Los gobernantes que actuaron con prudencia se evitaron ellos y les evitaron a sus familias y a sus pueblos el horror de la guerra y el obsceno baño de sangre. Los que, como Ceaucescu, trataron de ponerle puertas al campo, acabaron ajusticiados, como le acaba de suceder a Gadafi. El empecinamiento — es útil que Raúl lo entienda — es la virtud de los imbéciles cuando han renunciado al sentido común.
No obstante, dado que Fidel y Raúl son dos octogenarios indiferentes a la realidad —mucho más Fidel que Raúl —, persuadidos de que es mejor "sostenella antes que enmendalla", lo probable es que elijan morir en el ejercicio del poder en un absurdo alarde de terquedad disfrazado de valentía, pero con esa cerril actitud lo único que lograrán es dejarles a sus herederos, mucho más débiles que ellos, un problema gravísimo que puede convertir el país en un matadero. ¿Es eso lo que estos hermanos desean para el pueblo cubano? ¿Qué una revolución fracasada culmine en una cruel carnicería, luego patrullada por los marinos norteamericanos, como sucedió en República Dominicana en 1965, en Granada en 1983 y en Panamá en 1989?
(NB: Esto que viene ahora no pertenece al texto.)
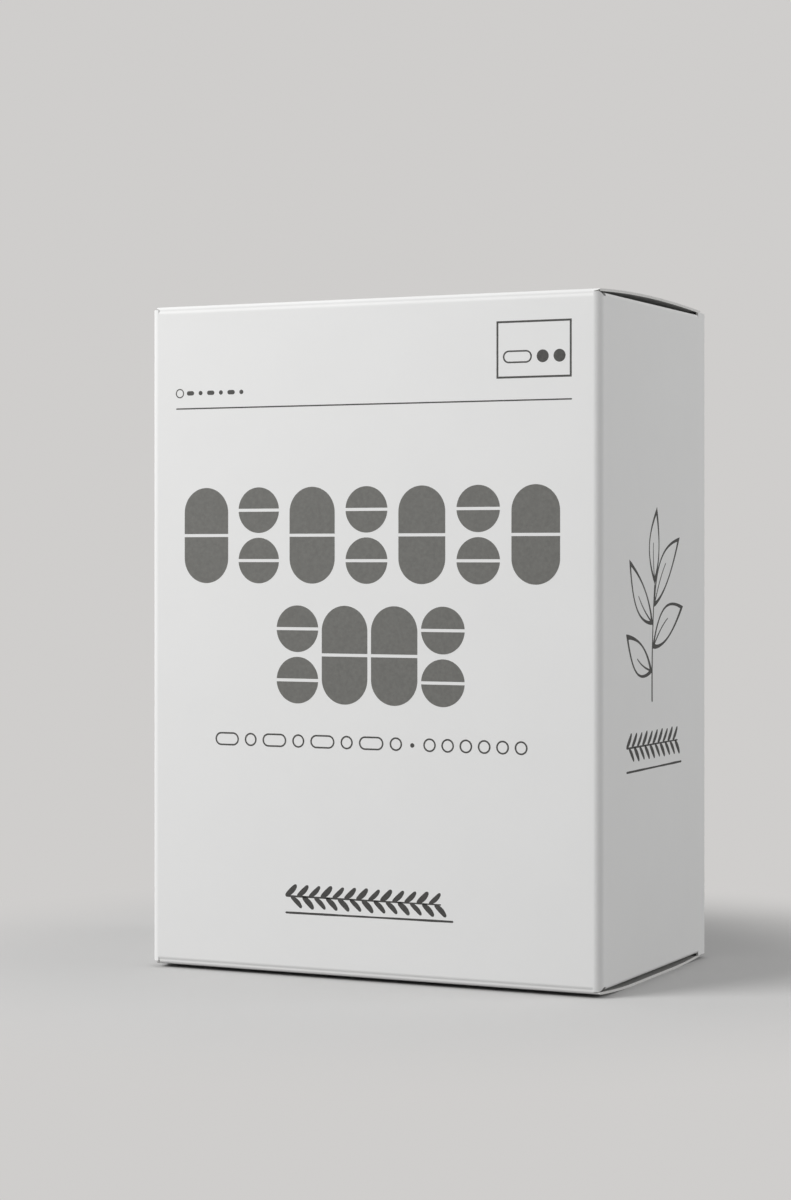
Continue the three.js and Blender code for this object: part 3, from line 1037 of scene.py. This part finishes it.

Si hay una lección que Raúl Castro pudiera aprender de este episodio final de Gadafi (si a su edad es capaz de aprender algo), es que una de las mayores virtudes de la democracia liberal es que genera las instituciones adecuadas para transmitir la autoridad, renovar pacíficamente a la clase dirigente y modificar el modelo económico y social con el objeto de adaptarlo a la cambiante realidad internacional. La democracia, claro, no garantiza la selección de los mejores — esa es siempre una valoración subjetiva —, pero al menos impide que la fiesta se acabe a tiros y deja abierta la puerta para solucionar los problemas civilizadamente. Esa es una invalorable virtud desconocida en los manicomios totalitarios. Es muy triste que Raúl Castro se muera sin entender esta verdad elemental.